To exemplify this, let’s look at the lack of accessible capital – considered to be the thorn in the flesh for most agribusinesses. Aceli Africa’s 2020 report notes that the risk in agri-SME lending is twice as high as other sectors while the returns are 4-5% lower. The high risk, low reward profile for AgriSMEs can be credited for financial institutions shying away from lending to agri-food enterprises. In Sub Saharan Africa alone, the Initiative for Smallholder Finance estimates that the agri-finance gap for agribusinesses has swelled to around USD 100 billion annually.

While this is the case, member-based platforms are rising up to this herculean challenge by providing agribusinesses with technical assistance and business support – important tenets to improve the business’ readiness and chances of securing financing. The Entrepreneurship Support Program and other capacity building initiatives from Nourishing Africa as well as the business support and mentorship provided by Generation Africa through its GoGettaz platform are examples of initiatives that are removing the financial veil from youth-owned agri-SMEs and building a pipeline of viable agribusinesses for financing by local financial institutions, regional lenders, and global investors.

Beyond improved access to credit, the magic of agriculture platforms is unlocked when the networks become the fertile ground to foster a sense of community among agri-food entrepreneurs. While many entrepreneurs will tell you that entrepreneurship is a very lonely journey, these platforms are turning out to the breeding ground for close relationships among agripreneurs where they can gain new knowledge, acquire sound advice, and even forge strategic partnerships. By bringing agripreneurs together, agribusinesses are getting connected to the latest innovations and crowd-sourced information thereby enabling the growth of a new culture of agricultural entrepreneurship that is based on informed decisions.

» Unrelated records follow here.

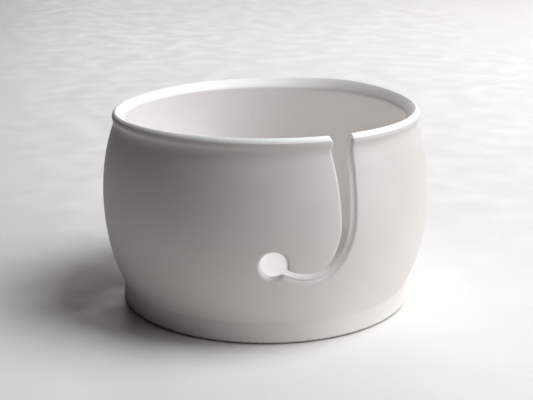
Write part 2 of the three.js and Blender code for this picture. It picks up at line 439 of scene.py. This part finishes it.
def unit(vectors):
    return vectors / np.linalg.norm(vectors, axis=1)[:, None]


class CutEdge:
    """The closed loop where the slot meets the clay's skin, and the rounding along it."""

    def __init__(self):
        outline = Outline()
        outer, inner = edge_of_cut(outline)
        self.count = len(outer)
        s, t = np.vstack([outer, inner[-2:0:-1]]).T
        x, z, dx, dz = outline.at(s)
        self.loop = np.column_stack([x, t])
        radius = section.at(t)[0]
        around, along, normal = clay_axes(x, t)
        point = on_clay(x, t)

        tangent = unit(np.roll(point, -1, 0) - np.roll(point, 1, 0))
        step_around = (tangent * around).sum(1)
        step_along = (tangent * along).sum(1)
        sense = math.copysign(1, (x * np.roll(t, -1) - np.roll(x, -1) * t).sum())

        outward = unit(point * (1, 1, 0))
        level = dx * radius / BELLY_RADIUS
        edge_direction = around * level[:, None] + dz[:, None] * np.array([0, 0, 1.0])
        cut_normal = unit(np.cross(outward, edge_direction))
        inward = unit(np.cross(cut_normal, tangent))
        inward *= -np.sign((inward * normal).sum(1))[:, None]

        rounding = HOOK_SIDE_ROUNDING + np.clip(dz, 0, 1) * (FAR_SIDE_ROUNDING - HOOK_SIDE_ROUNDING)
        rounding += np.clip(dx, 0, 1) * (LOWER_ROUNDING - HOOK_SIDE_ROUNDING)
        over_rim = np.clip(1 - (HEIGHT - point[:, 2]) / RIM_ROUNDING_DEPTH, 0, 1)
        at_rim = np.where(s > outline.s[outline.lowest], FAR_RIM_ROUNDING, HOOK_RIM_ROUNDING)
        rounding += (at_rim - rounding) * over_rim
        bulge = sense * turning(self.loop)
        tightest = np.where(bulge < 0, 1 / np.maximum(-bulge, 1e-6), 1e6)
        rounding = np.minimum(rounding, 0.7 * np.minimum(tightest, section.tightness(t)))
        for _ in range(40):
            rounding = np.minimum(rounding, (np.roll(rounding, 1) + np.roll(rounding, -1)) / 2 + 0.03)
        rounding = loop_smoothed(rounding, 2.5)

        self.skin = self.loop + rounding[:, None] * sense * np.column_stack([
            step_along * BELLY_RADIUS / radius, -step_around,
        ])
        self.strips = self.round_over(point, on_clay(*self.skin.T), point + rounding[:, None] * inward)

    def round_over(self, corner, skin, cut):
        """Rows of points over the edge, from the skin ring to the cut face, as circular arcs."""
        opening = ((skin - corner) * (cut - corner)).sum(1)
        opening /= np.linalg.norm(skin - corner, axis=1) * np.linalg.norm(cut - corner, axis=1)
        weight = np.sin(np.arccos(np.clip(opening, -1, 1)) / 2)[:, None]
        rows = []
        for s in np.linspace(0, 1, EDGE_STEPS + 1):
            a, b, c = (1 - s) ** 2, 2 * s * (1 - s) * weight, s ** 2
            rows.append((a * skin + b * corner + c * cut) / (a + b + c))
        return rows


# ------------------------------------------------------------------ the clay's mesh

COLUMNS = 240
WALL_ROW = 2.1
FLAT_ROW = 4.0
ROWS_PER_RADIAN = 4.0
PATCH_MARGIN = 5.0

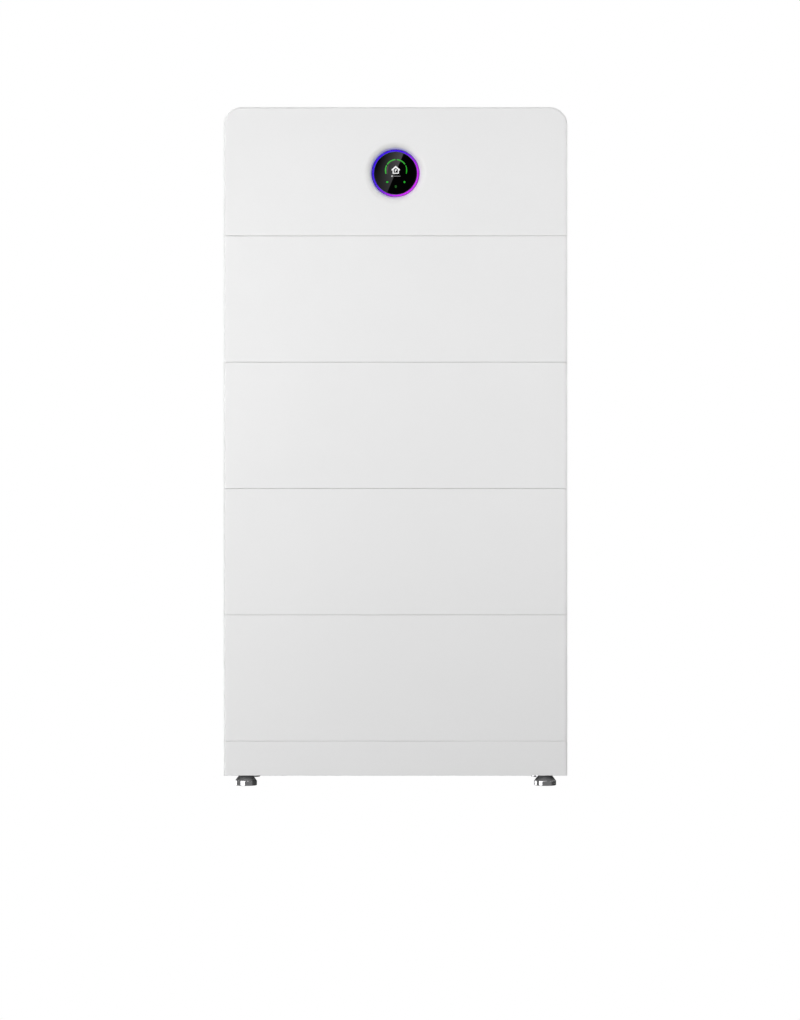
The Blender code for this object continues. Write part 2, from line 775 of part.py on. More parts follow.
    # folded wall brackets on the back of the head
    for side, sign in (("left", -1), ("right", 1)):
        x = 190 * sign
        back = REAR_Y + GAP
        fold = [
            (back, 1088), (back + 3, 1088), (back + 3, 1142), (BRACKET_Y, 1142),
            (BRACKET_Y, 1180), (BRACKET_Y - 3, 1180), (BRACKET_Y - 3, 1145), (back, 1145),
        ]
        strap = plate_mesh(f"wall_bracket_{side}", fold, x - 32, x + 32, "YZ")
        slot = plate_mesh(
            "slot",
            rounded_outline(x - 11, x + 11, 1159, 1168, (4.4,) * 4, 3),
            BRACKET_Y - 12,
            BRACKET_Y + 8,
            "XZ",
        )
        put(f"wall_bracket_{side}", carve(strap, [slot]), ZINC, parent=root)
    return root


build_base()
HEAD_SOCKET = build_modules()
build_head(HEAD_SOCKET)
bpy.context.view_layer.update()
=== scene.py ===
"""Looks of the stackable home battery tower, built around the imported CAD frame.

Metres, row frame: +X right, -Y towards the viewer, +Z up.  Sizes below are in
millimetres until a mesh is made.
"""

import json
import math

import bmesh
import bpy
from mathutils import Matrix, Vector


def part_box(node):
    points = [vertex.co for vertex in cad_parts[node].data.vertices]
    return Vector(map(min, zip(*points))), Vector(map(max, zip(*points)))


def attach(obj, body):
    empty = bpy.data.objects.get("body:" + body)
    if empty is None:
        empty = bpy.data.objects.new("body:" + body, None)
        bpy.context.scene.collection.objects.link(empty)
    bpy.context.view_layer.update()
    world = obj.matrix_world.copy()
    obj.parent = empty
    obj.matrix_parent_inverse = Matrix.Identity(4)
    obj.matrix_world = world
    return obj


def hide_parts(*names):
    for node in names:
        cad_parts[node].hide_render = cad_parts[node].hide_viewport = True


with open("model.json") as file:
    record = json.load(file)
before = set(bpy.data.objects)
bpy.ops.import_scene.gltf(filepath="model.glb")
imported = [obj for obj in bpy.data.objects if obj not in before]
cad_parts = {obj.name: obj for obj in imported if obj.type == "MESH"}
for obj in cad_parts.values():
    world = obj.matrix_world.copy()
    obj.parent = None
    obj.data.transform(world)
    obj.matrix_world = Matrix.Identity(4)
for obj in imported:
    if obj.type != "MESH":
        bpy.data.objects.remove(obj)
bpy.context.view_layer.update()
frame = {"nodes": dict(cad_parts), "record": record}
MM = 0.001

# ------------------------------------------------------------------ positions
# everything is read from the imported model, so that pieces sit where the CAD says


def mm_box(node):
    low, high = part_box(node)
    return [c / MM for c in low], [c / MM for c in high]


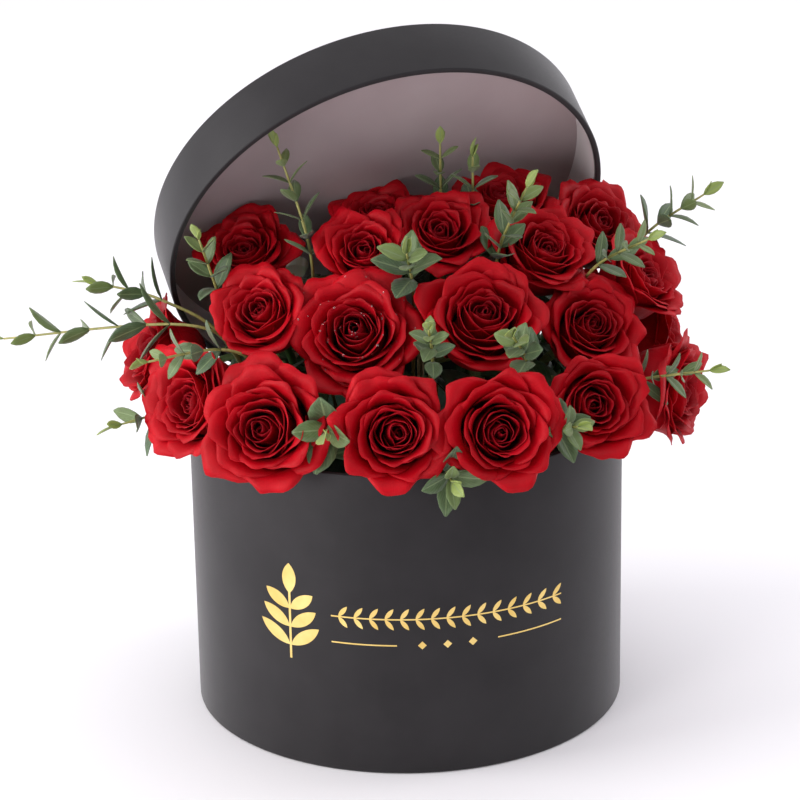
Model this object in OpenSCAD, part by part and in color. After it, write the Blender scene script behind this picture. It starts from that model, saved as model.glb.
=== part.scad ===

All in all, although often overlooked, the kind of interaction and ecosystem support provided by agriculture networks and platforms is helping to unleash a dynamic cadre of agri-food enterprises that are in-turn invigorating Africa’s food systems. Therefore, for those travelling the perilous journey of agripreneurship, joining an agriculture network platform is an opportunity that they cannot afford to miss.